Marpa was an unusual person. He was a married householder, a great tantric teacher, and the translator of many Sanskrit Buddhist works that have become a standard part of the Tibetan canon. He survived several difficult and dangerous trips to India on which many of his fellow Tibetans had died. In India his principal guru was Naropa, and Naropa’s in turn was Tilopa, who had received his teachings from their originator, the Tran historical Buddha Vajradhara, the primordial Buddha of the Kagyu sect. Thus Marpa was the direct successor of the Kagyu lineage. Back in Tibet, Marpa translated the works he had learned in India and transmitted their teachings to his disciples.

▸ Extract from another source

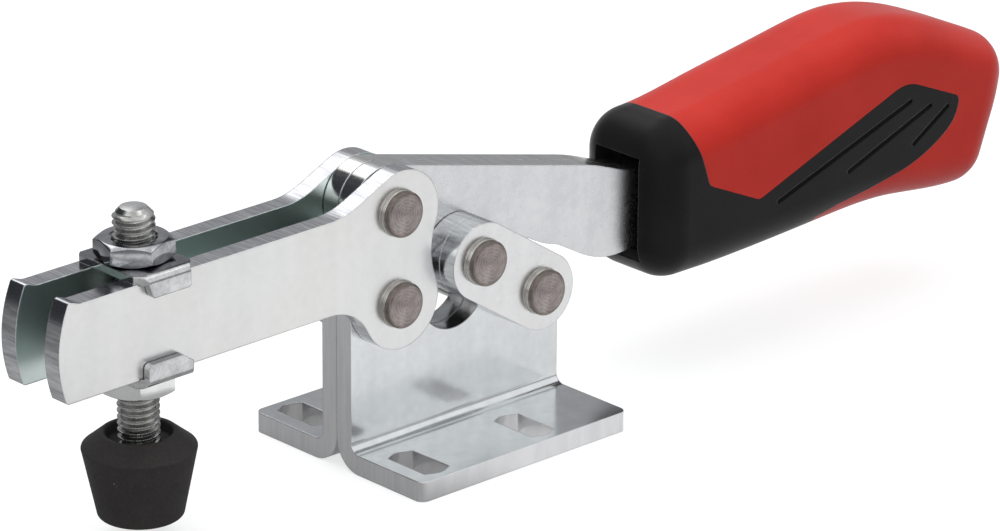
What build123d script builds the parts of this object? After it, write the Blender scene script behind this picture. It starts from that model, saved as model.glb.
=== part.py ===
from build123d import *
import math
import os

# A horizontal hold-down toggle clamp, closed. X runs along the clamp with the grip at +X,
# Y is across it, and Z is up from the base's underside. It is drawn with X = 0 at the
# middle of the base, and saved with the origin midway between the front pair of slots.

SHEET = 4.0  # thickness of every pressed plate
GAP = 0.05  # half the gap between two plates lying back to back
ARM_Y = (4.15, 8.15)  # arm plates and inner link plates
LINK_Y = (8.2, 12.2)  # outer link plates

BASE_X = 26.5  # half length of the base
BASE_Y = 23.75  # half width of the base
BEND_IN = 2.0
SLOT_FRONT_X = -20.0
SLOT_REAR_X = 7.0
SLOT_Y = 15.75
SLOT_LONG = 12.4
SLOT_WIDE = 6.2
SLOT_TIP_R = 3.1
SLOT_TIP_DEG = 25.0

ARM_BASE = (-18.0, 33.0)  # pivots as (X, Z)
ARM_HANDLE = (-18.0, 51.0)
HANDLE_LINK = (-0.4, 38.0)
LINK_BASE = (14.7, 28.2)

BUSH_R = 4.5
BORE_R = 4.55
SHANK_R = 3.0
HEAD_R = 4.45
BUSH_OUT = 0.8  # how far a bush stands out of the outer plate
HEAD_T = 1.1

TILT = 0.5  # degrees by which the arm rises towards the rear
SPINDLE_X = -74.2
SPINDLE_Z = 43.6785
ARM_HALF = 9.19  # half the arm's height at the spindle
SCREW_R = 3.93
NUT_BORE_R = 4.0
NUT_AF = 13.0
NUT_T = 4.0
WASHER_T = 1.5
WASHER_L = 6.6  # half length along the arm

GRIP_W = 12.3  # half width of the grip
GRIP_FRONT = 45.7
GRIP_R = 8.0  # rounding of its long edges
GRIP_CORNER = 8.4  # rounding of the corners in the side view

os.makedirs("parts", exist_ok=True)
SIDE = Plane.XZ  # local x is X, local y is Z, the normal is -Y


def save(name, shape):
    shape = Pos(-SLOT_FRONT_X, 0, 0) * shape
    shape.label = name
    export_step(shape, "parts/" + name + ".step")


def slab(face, y0, y1):
    """A flat face drawn in the side view, made solid between Y=-y0 and Y=-y1."""
    return extrude(Plane.XZ.offset(y0) * face, y1 - y0)


def across(face, y):
    return extrude(Plane.XZ.offset(-y) * face, 2 * y)


def far(shape):
    return mirror(shape, about=Plane.XZ)


def disc(c, r):
    return Pos(c[0], c[1]) * Circle(r)


def on(c, r, deg):
    a = math.radians(deg)
    return (c[0] + r * math.cos(a), c[1] + r * math.sin(a))


def outline(*edges):
    return make_face(Wire(list(edges)))


def rod(c, r, y):
    return across(disc(c, r), y)


def only(shape):
    s = shape.solids()
    return s[0] if len(s) == 1 else Compound(list(s))


# Base: two L-shaped plates back to back, flanges outward. Each wall has a front lug for
# the arm, a U notch for the handle's front end, and a rear lug whose hole is open to the
# rear along the path the link's bush takes.
NOTCH, NOTCH_R = (-0.57, 30.66), 8.31
LUG_R, REAR_R = 8.4, 7.16
SLOT_LO, SLOT_HI = LINK_BASE[1] - 4.76, LINK_BASE[1] + 4.62
JAW_DEG = math.degrees(math.asin((SLOT_HI + 0.32 - LINK_BASE[1]) / REAR_R))
join = on(NOTCH, NOTCH_R, -9.15)
wall = outline(
    Line((-26.4, 0), (-26.4, 33.0)),
    ThreePointArc((-26.4, 33.0), on(ARM_BASE, LUG_R, 95), on(ARM_BASE, LUG_R, 10.5)),
    Line(on(ARM_BASE, LUG_R, 10.5), on(NOTCH, NOTCH_R, 190.5)),
    ThreePointArc(on(NOTCH, NOTCH_R, 190.5), on(NOTCH, NOTCH_R, 270), join),
    ThreePointArc(join, on(LINK_BASE, REAR_R, 110), on(LINK_BASE, REAR_R, JAW_DEG)),
    Line(on(LINK_BASE, REAR_R, JAW_DEG), (LINK_BASE[0] + 1.0, SLOT_HI + 0.05)),
    ThreePointArc(
        (LINK_BASE[0] + 1.0, SLOT_HI + 0.05), on(LINK_BASE, BORE_R, 178), (LINK_BASE[0] + 0.4, SLOT_LO)
    ),
    Line((LINK_BASE[0] + 0.4, SLOT_LO), (BASE_X - 2.0, SLOT_LO)),
    ThreePointArc(
        (BASE_X - 2.0, SLOT_LO), (BASE_X - 0.586, SLOT_LO - 0.586), (BASE_X, SLOT_LO - 2.0)
    ),
    Line((BASE_X, SLOT_LO - 2.0), (BASE_X, 0)),
    Line((BASE_X, 0), (-26.4, 0)),
)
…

In teaching, he projected a stern and forbidding personality over his basically warm and compassionate nature. This method of working with his disciples proved especially appropriate for Milarepa, whose many negative elements and great karmic obstructions had to be purified. Marpa subjected Milarepa to several years of frustrating trials before he taught him directly. After such intense purification and appetite-whetting, Mila devoted himself wholly to the task of practicing these teachings newly transplanted from India onto Tibetan soil. He was successful, or so the Tibetans believe, and achieved his goal of full experiential verification of the Buddhist system of liberation, leaving in his wake generations of accomplished practitioners and a wealth of teaching in song.

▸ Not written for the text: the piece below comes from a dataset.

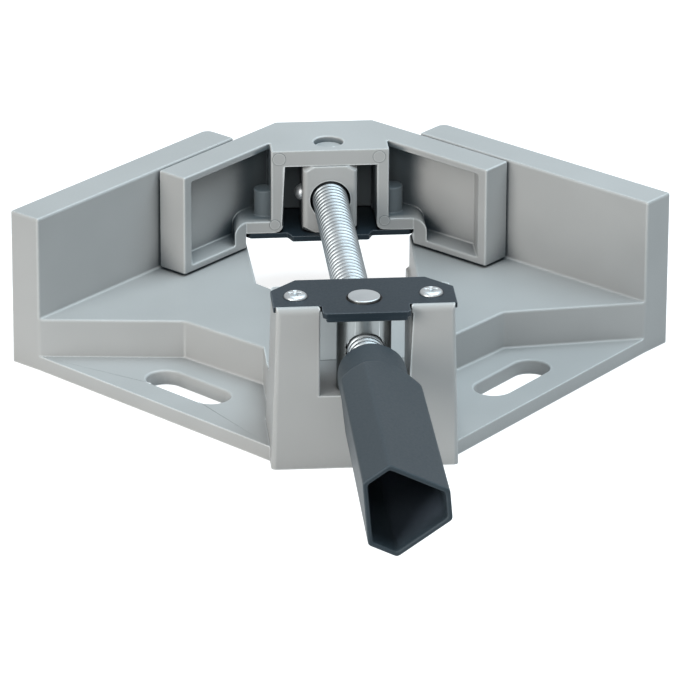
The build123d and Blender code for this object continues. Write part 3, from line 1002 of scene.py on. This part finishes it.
def painted_shade_by_the_window(material):
    """Mask = near the window in X * behind the jaw's front in Y * below its top rim in Z."""
    tree = material.node_tree
    place = own_place(tree)
    aside = worked_out(tree, "ABSOLUTE", place["X"])
    near = ramped(tree, aside, BOSS_NEAR, BOSS_FAR, 1.0, 0.0)
    behind = ramped(tree, place["Y"], POCKET_FROM, POCKET_TO)
    below = ramped(tree, place["Z"], RIM_FROM, RIM_TO, 1.0, 0.0)
    mask = worked_out(tree, "MULTIPLY", worked_out(tree, "MULTIPLY", near, behind), below)
    # Painted shade: the bosses and the inside of the window take a darker tone.
    paint_over(material, mask, BOSS_SHADE_TONE)


painted_shade_by_the_window(casting_with_painted_shade)
print("painted shade up to", round(BOSS_FAR / MM), "mm from the middle")

# %% [markdown]
# ## Which piece gets which finish
# Each piece gets one finish. Two kinds of piece need a second finish on some of their faces: the
# ejector marks, with painted shade in the fine groove round each, and the nut, whose sides take a
# darker zinc as painted shade while its flat top stays bright.

# %% Hand out the finishes
TOP_FACING = 0.7


def by_face(piece, second, wanted):
    """Give a second material to the faces for which the test of their centre and normal is true."""
    piece.data.materials.append(second)
    count = len(piece.data.polygons)
    centres, normals = np.zeros(count * 3), np.zeros(count * 3)
    piece.data.polygons.foreach_get("center", centres)
    piece.data.polygons.foreach_get("normal", normals)
    chosen = wanted(centres.reshape(-1, 3), normals.reshape(-1, 3))
    piece.data.polygons.foreach_set("material_index", chosen.astype(int))


def outer_ring(centres, normals):
    """True for the faces in the outermost ring of a mark."""
    across = np.hypot(*(centres - centres.mean(0))[:, [0, 2]].T)
    return across > across.max() - MARK_LINE


def facing_up(centres, normals):
    """True for the faces that look up."""
    return normals[:, 2] > TOP_FACING


for pieces, material, label in (([base, block], casting, "casting"),
                                ([jaw] + marks, casting_with_painted_shade, "casting"),
                                ([top_plate, low_plate, lip], black_steel, "black_steel"),
                                ([cross_pin] + fasteners, zinc, "zinc_steel"),
                                ([screw], thread_zinc, "zinc_steel"),
                                ([pin], satin_zinc, "zinc_steel"),
                                ([nut], zinc_with_painted_shade, "zinc_steel"),
                                ([handle], plastic, "handle_plastic")):
    for piece in pieces:
        piece.data.materials.append(material)
    print(material.name + ":", ", ".join(piece.name for piece in pieces))
for mark in marks:
    by_face(mark, painted_groove_shade, outer_ring)
# Bright zinc on the nut's top; its sides keep the darker zinc of painted shade.
by_face(nut, zinc, facing_up)

# %% [markdown]
# ## Stage and light
# The clamp stands on a plain white sheet. The camera sees the sheet as white, but keeps the clamp's
# soft shadow on it. One large lamp stands at the front left, one hangs overhead, and a weak one
# in front opens up the shadows.

# %% White floor
FLOOR_REACH = 4.0
FLOOR_GAP = 0.02 * MM
FLOOR_GREY = (0.5, 0.5, 0.5, 1)
FLOOR_ROUGHNESS = 0.9
FLOOR_GLOW = 0.8
WHITE = (1, 1, 1, 1)


def seen_as_background(tree):
    """1 for rays from the camera, a reflection or through glass, 0 for rays that light things."""
    rays = add(tree, "ShaderNodeLightPath").outputs
    seen = worked_out(tree, "MAXIMUM", rays["Is Camera Ray"], rays["Is Glossy Ray"])
    return worked_out(tree, "MAXIMUM", seen, rays["Is Transmission Ray"])


def white_floor():
    """Plane under the clamp, white to the camera except where the clamp shades it."""
    ground = cad_box[0][2] - FLOOR_GAP
    mesh = bpy.data.meshes.new("floor")
    mesh.from_pydata([(x * FLOOR_REACH, y * FLOOR_REACH, ground)
                      for x, y in ((-1, -1), (1, -1), (1, 1), (-1, 1))], [], [(0, 1, 2, 3)])
    sheet = bpy.data.objects.new("floor", mesh)
    bpy.context.collection.objects.link(sheet)
    material = bpy.data.materials.new("white sheet")
    material.use_nodes = True
    tree = material.node_tree
    shader = tree.nodes["Principled BSDF"]
    shader.inputs["Base Color"].default_value = FLOOR_GREY
    shader.inputs["Roughness"].default_value = FLOOR_ROUGHNESS
    lit = shader.outputs["BSDF"]
    glow = add(tree, "ShaderNodeEmission", {"Color": WHITE, "Strength": FLOOR_GLOW})
    bright = add(tree, "ShaderNodeAddShader", {0: lit, 1: glow.outputs["Emission"]})
    seen = add(tree, "ShaderNodeMixShader", {"Fac": seen_as_background(tree), 1: lit,
                                             2: bright.outputs["Shader"]})
    tree.links.new(seen.outputs["Shader"], tree.nodes["Material Output"].inputs["Surface"])
    mesh.materials.append(material)
    return sheet


floor = white_floor()
print(floor.name, "reaches", FLOOR_REACH, "m each way")

# %% Lamps
def lamp(name, place, aim, size, power, colour):
    """Square area lamp at a place, facing an aim point."""
    light = bpy.data.lights.new(name, "AREA")
    light.shape = "SQUARE"
    light.size = size
    light.energy = power
    light.color = colour
    thing = bpy.data.objects.new(name, light)
    thing.location = place
    thing.rotation_euler = (Vector(aim) - Vector(place)).to_track_quat("-Z", "Y").to_euler()
    bpy.context.collection.objects.link(thing)
    print(name, "lamp of", power, "W")


lamp("key", (-1.35, -1.1, 0.62), (0.04, 0, 0.03),
     size=0.9, power=21, colour=(1.0, 0.972, 0.92))
lamp("overhead", (0.28, 0.05, 0.9), (0.01, 0.03, 0.03),
     size=1.0, power=10.4, colour=(0.76, 0.92, 1.0))
lamp("front fill", (-0.1, -1.65, 1.0), (0, 0, 0.03),
     size=0.8, power=7.5, colour=(1.0, 0.98, 0.95))

# %% World
AMBIENT_TONE = (0.80, 0.93, 1.0, 1)
AMBIENT_STRENGTH = 0.2
SHOWN_STRENGTH = 1.0

world = bpy.data.worlds.new("studio")
bpy.context.scene.world = world
world.use_nodes = True
sky = world.node_tree
ambient = sky.nodes["Background"]
ambient.inputs["Color"].default_value = AMBIENT_TONE
ambient.inputs["Strength"].default_value = AMBIENT_STRENGTH
white = add(sky, "ShaderNodeBackground", {"Strength": SHOWN_STRENGTH})
choose = add(sky, "ShaderNodeMixShader", {"Fac": seen_as_background(sky),
                                          1: ambient.outputs["Background"],
                                          2: white.outputs["Background"]})
sky.links.new(choose.outputs["Shader"], sky.nodes["World Output"].inputs["Surface"])
bpy.context.scene.view_settings.view_transform = "Standard"
print("world lights at", AMBIENT_STRENGTH, "and shows at", SHOWN_STRENGTH)

# %% [markdown]
# ## Camera
# The picture was taken from far away with a long lens, a little to the left and from about 23 degrees
# above. The lens is given in pixels, which becomes millimetres through the sensor's width.

# %% Camera
YAW = math.radians(-4.8031)
ELEVATION = math.radians(23.1483)
ROLL = math.radians(0.2385)
DISTANCE = 2000.05 * MM
FOCAL_PIXELS = 6254.46
PICTURE_PIXELS = 680
SENSOR_WIDTH = 36.0
FARTHEST = 50
AIM = Vector((-4.067 * MM, corner_y - 134.787 * MM, 23.087 * MM))

back = Vector((math.sin(YAW) * math.cos(ELEVATION), -math.cos(YAW) * math.cos(ELEVATION),
               math.sin(ELEVATION)))
level_right = Vector((math.cos(YAW), math.sin(YAW), 0))
level_up = back.cross(level_right)
rolled_right = math.cos(ROLL) * level_right + math.sin(ROLL) * level_up
rolled_up = math.cos(ROLL) * level_up - math.sin(ROLL) * level_right
camera_data = bpy.data.cameras.new("camera")
camera_data.sensor_width = SENSOR_WIDTH
camera_data.lens = FOCAL_PIXELS / PICTURE_PIXELS * SENSOR_WIDTH
camera_data.clip_end = FARTHEST
camera = bpy.data.objects.new("camera", camera_data)
camera.matrix_world = Matrix.Translation(AIM + back * DISTANCE) @ Matrix(
    (rolled_right, rolled_up, back)).transposed().to_4x4()
bpy.context.collection.objects.link(camera)
bpy.context.scene.camera = camera
print("lens", round(camera_data.lens, 1), "mm")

Once Mila had left Marpa and was on his own, he pursued his practice continually, staying mostly in caves in the more desolate mountains of southwestern Tibet and western Nepal. His austere practice of wearing just a single cotton robe year round earned him the title “repa,” which when added to his family name forms “Milarepa.” Occasionally, he would visit a village or encampment of herders to beg food, and in return would sing extemporaneous teaching songs, a custom already established in his day. Things were hard at times, but Mila always exhibited indomitable courage in facing the hardships of practice and adverse conditions. Eventually word of him spread among the people, and some believed him to be an accomplished siddha [perfected being].

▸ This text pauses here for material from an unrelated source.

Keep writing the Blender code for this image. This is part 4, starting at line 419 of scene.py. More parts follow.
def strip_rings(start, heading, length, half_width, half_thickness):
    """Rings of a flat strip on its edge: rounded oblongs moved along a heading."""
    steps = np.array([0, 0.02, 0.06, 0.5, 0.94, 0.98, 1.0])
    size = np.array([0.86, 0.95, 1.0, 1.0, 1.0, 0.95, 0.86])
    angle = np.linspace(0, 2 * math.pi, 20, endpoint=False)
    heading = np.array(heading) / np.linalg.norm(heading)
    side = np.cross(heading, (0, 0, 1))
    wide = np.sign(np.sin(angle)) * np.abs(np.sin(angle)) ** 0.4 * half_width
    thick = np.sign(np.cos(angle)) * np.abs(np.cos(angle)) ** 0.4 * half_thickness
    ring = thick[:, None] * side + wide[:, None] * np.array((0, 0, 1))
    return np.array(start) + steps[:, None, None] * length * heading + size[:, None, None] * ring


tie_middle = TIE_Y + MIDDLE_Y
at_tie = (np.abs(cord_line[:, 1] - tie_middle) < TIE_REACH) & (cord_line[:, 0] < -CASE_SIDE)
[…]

Fame didn’t please him, however, and he wasn’t easy to meet. One might think he was a yogi so concerned with his own welfare that he had lost all interest in human relationships and viewed social contact as unnecessary trouble. Mila did state such feelings in his songs, and it seems as if he were always rejecting would-be disciples and their offerings; but this is just one of the many paradoxes of his unique personality—paradoxes he used with great skill in training people. Mila had a wry sense of humor tending to sarcasm and was absolutely candid and direct in dealing with people. But his teachings, though differing on the surface from Marpa’s (judging from the number of his accomplished disciples) were even more effective. He had a lot of followers for someone who made such an effort to avoid people. They were drawn to him, like satellites succumbing to the irresistible pull of a great planet: loners, scholars, disciples of other teachers. And there were even innumerable peasants and householders whose natural human drive for transcendence was kindled on meeting this great yogi.
Milarepa explains the natural state as follows: “The various mental events and apparitional experiences occurring in the mind equipoised in such correct understanding and firmly based on quiescence are termed (developmental) experiences. The direct confrontation of the goal, the natural state, supported by these experiences is realization.”
Realization, then, is the direct experience of the goal of analysis, termed the natural state in the Kagyu system. It is the transcendent, inexpressible experience of direct perception of the voidness, or lack of an inherent independent ego, of persons and identity of things.
Milarepa As Seen by W.Y. Evans-Wentz
At the time when Milarepa was meditating amid the snowy vastness of the Tibetan Himalayas, the Culture of Islam was flowing throughout Hindustan and England was experiencing the efforts of the Norman Conquest. It is due to Milarepa, as well as to his teacher Marpa, who made a number of journeys to India to collect manuscripts of Indian and Buddhistic lore, that much of India’s spiritual inheritance (which was then threatened with destruction) was applied to the needs of Tibetan society and was preserved until today.
In Milarepa’s One Hundred Thousand Songs it is recorded that when the King of Khokhom and Yerang, in Nepal, invited Milarepa to the royal presence, he refused to leave the hermitage. The one who delivered the invitation asked, “When a yogi, who is a mere man, is summoned by a mighty king is it not seemly that he should set out and go to do homage at the king’s feet?” Milarepa replied, “I am likewise a mighty king, of the Wheel that Revolves; and a king who abounds in riches is in no wise happier or mightier than I.” Then, when the spokesman asked where Milarepa’s kingdom was, Milarepa answered: “Circle of officials of the kingdoms of the World, if you but served such a Kingdom as is mine, you would be transformed into the mightiest of monarchs; and the power and wealth of all things would spring forth (for you).”
Milarepa, the Socrates of Asia, counted the world’s intellectualism, its prizes, and its pleasures as naught; his supreme quest was for that personal discovery of Truth, which, as he teaches us, can be won only by introspection and self-analysis, through weighing life’s values in the scale of the Bodhi-illuminated mind. In him, the teachings of all the Great Yogis of India, including Gautama the Buddha, when put to the test of scientific experimentation, failed not.
Milarepa perceived early in life, as most men do when too late, that: “All worldly pursuits have but the one unavoidable and inevitable end, which is sorrow: acquisitions end in dispersion; buildings, in destruction; meetings, in separation; births, in death. Knowing this, one should, from the very first, renounce acquisition and heaping-up, and building, and meeting; and, faithful to the commands of an eminent teacher (guru) set about realizing the Truth (which has no birth or death). That alone is the best science.”